4. Petitioners Steven and Carrie Neff owned a 2% interest in GSN, and the remaining 98% interest in GSN was owned beneficially by their children. Petitioners Bradley and Terri Jensen owned a 2% interest in TerSen, and the remaining 98% in TerSen was owned beneficially by their children.
5. The precise date in December 2003 on which the SDLIA arrangements were terminated is not established in the record.
6. On December 31, 2003, each petitioner was 51.
7. Total premiums paid of $842,345 less $131,969 reimbursed equals $710,376.
8. Total cash surrender value of $877,432 less $131,969 received equals $745,463.
9. If petitioners for 2002 or 2003 had reported any taxable income relating to the economic benefits of the SDLIAs and the insurance policies, they could have asserted and would have been entitled to a reduction in respondent's adjustments herein for their resulting tax bases therein.
10. Respondent has chosen not to treat the December 2003 transaction involved herein as a modification of the SDLIAs.

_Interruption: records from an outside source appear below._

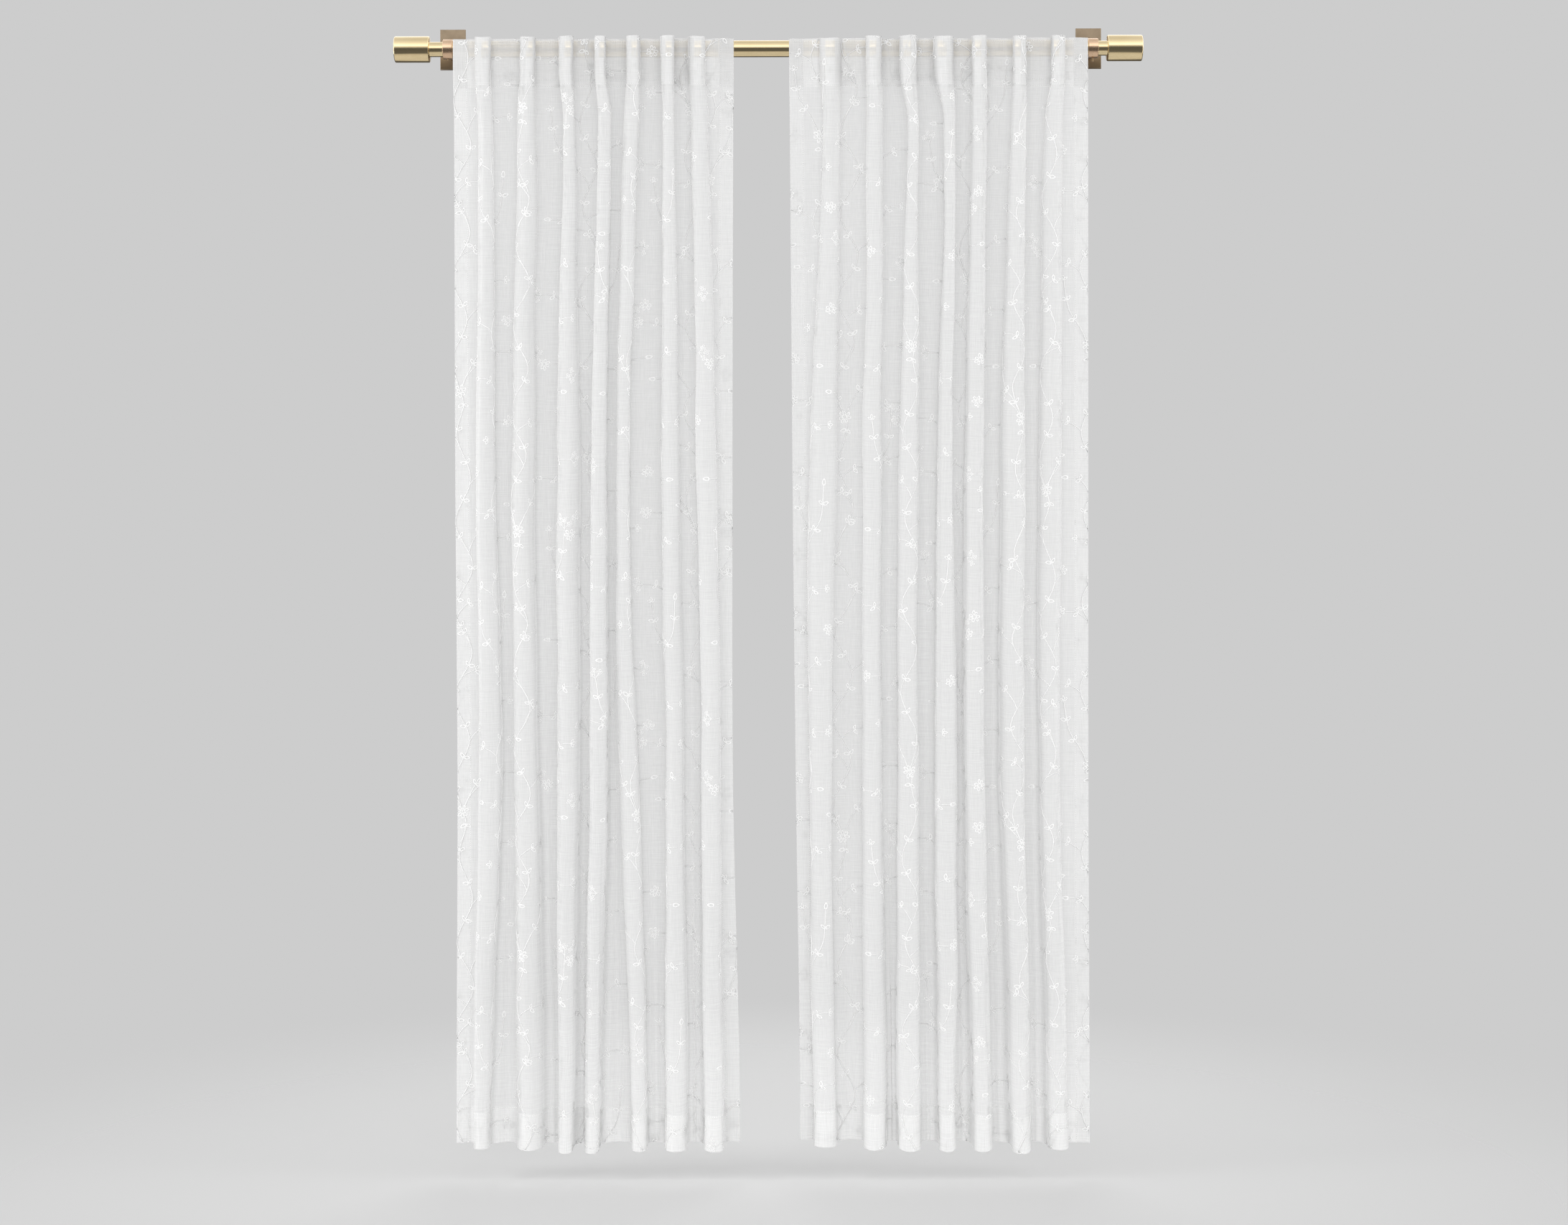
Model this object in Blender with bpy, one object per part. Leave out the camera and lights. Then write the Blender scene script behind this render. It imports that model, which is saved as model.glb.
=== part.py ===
# Pair of sheer back-tab curtain panels on a rod with two finials and two wall brackets.
# Metres in the scene, millimetres in the named sizes. While it is built, the rod's axis is at Y = Z = 0,
# the wall lies at +Y and the folds stand towards -Y. At the end all is moved so that the middle of the
# bounding box's floor is the origin.

import math
from collections import namedtuple

import bmesh
import bpy
from mathutils import Matrix, Vector

MM = 0.001

# Rod, finials and brackets
ROD_DIAMETER = 31.75
ROD_WALL = 1.2
ROD_SIDES = 32
OVERALL_LENGTH = 1450.0
HEAD_DIAMETER = 50.0
HEAD_LENGTH = 67.5
HEAD_BEVEL = 1.5
NECK_DIAMETER = 28.6
PLUG_LENGTH = 30.0
RING_CENTRES = {"left": -621.5, "right": 629.7}
RING_WIDTH = 19.0
RING_DIAMETER = 38.0
RING_BORE = 32.6
ARM_DIAMETER = 13.0
ARM_SIDES = 20
ARM_ROOT = 17.0
PROJECTION = 76.0
PLATE_SIZE = (50.0, 6.0, 79.0)
PLATE_BEVEL = 1.2
PLATE_RAISE = 15.0
SCREW_DIAMETER = 5.0
SCREW_HOLE = 5.8
SCREW_SIDES = 12
SCREW_PROUD = {"left": 2.5, "right": 7.0}
GAP = 0.3

# Cloth
CLOTH_WIDTH = 1321.0
CLOTH_LENGTH = 2133.6
HEADING_STAND = 15.6
FLAT_FRONT = 21.5
BODY_THICKNESS = 1.2
HEM_THICKNESS = 2.0
SIDE_HEM_THICKNESS = 1.7
HEADING_DEPTH = 95.0
HEM_DEPTH = 70.0
SIDE_HEM_WIDTH = 28.0
TOP_DROP = 6.0

# Back tabs
TABS = 8
TAB_INSET = 24.0
TAB_WIDTH = 34.0
TAB_THICKNESS = 1.0
TAB_SEAM = 8.0
TAB_TOP = 2.5
TAB_BOTTOM = 84.0
# Where a tab touches the rod, in degrees up from the wall's side, and the turn between its points there
TAB_FIRST = 110
TAB_LAST = -40
TAB_TURN = 25
# The bend with which a tab leaves its sewn top, and how its foot eases on to the heading
TAB_BEND = (4.5, 3.8)
TAB_EASE = 1.5

# Distances below the top edge at which the folds were read from the photo
LEVELS = (60.0, 160.0, 864.0, 1444.0, 2100.0)

# How a fold's section changes down the cloth: the neck's share of the fold's width, the radius where the
# flats turn forward, and how far the flats bow back between the folds
NECK_SHARE = (0.30, 0.40, 0.72, 0.82, 0.95)
CORNER = (4.0, 5.0, 8.0, 9.0, 11.0)
FLAT_BOW = (0.0, 0.5, 3.0, 4.0, 6.0)
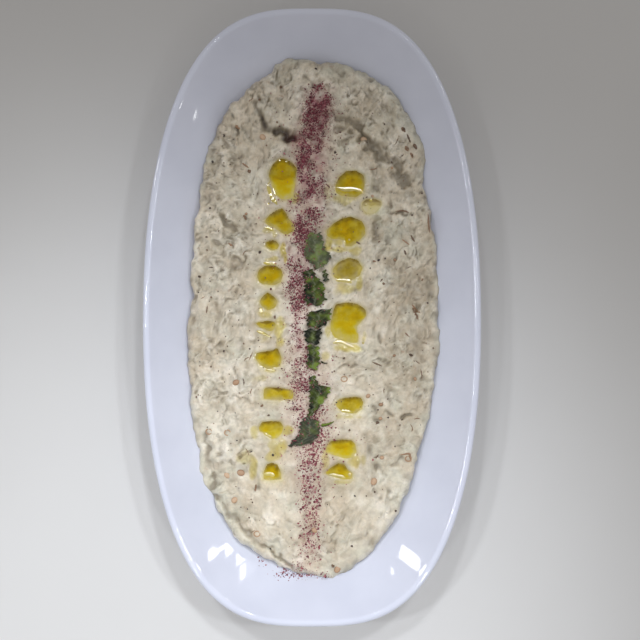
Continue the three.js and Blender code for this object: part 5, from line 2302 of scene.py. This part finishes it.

11. We also note that petitioners' 2004 tax year is still open because of audit adjustments respondent made against them for 2004 that remain pending in this Court.
Further, if 2004 were now a closed year for petitioners and if we were to determine that 2004 were the correct year to charge petitioners with the income in dispute, it would appear that respondent would be allowed to open up petitioners' 2004 tax years for the appropriate income adjustments under the mitigation provisions of the Code. See secs. 1311-1314, particularly sec. 1312(3)(B).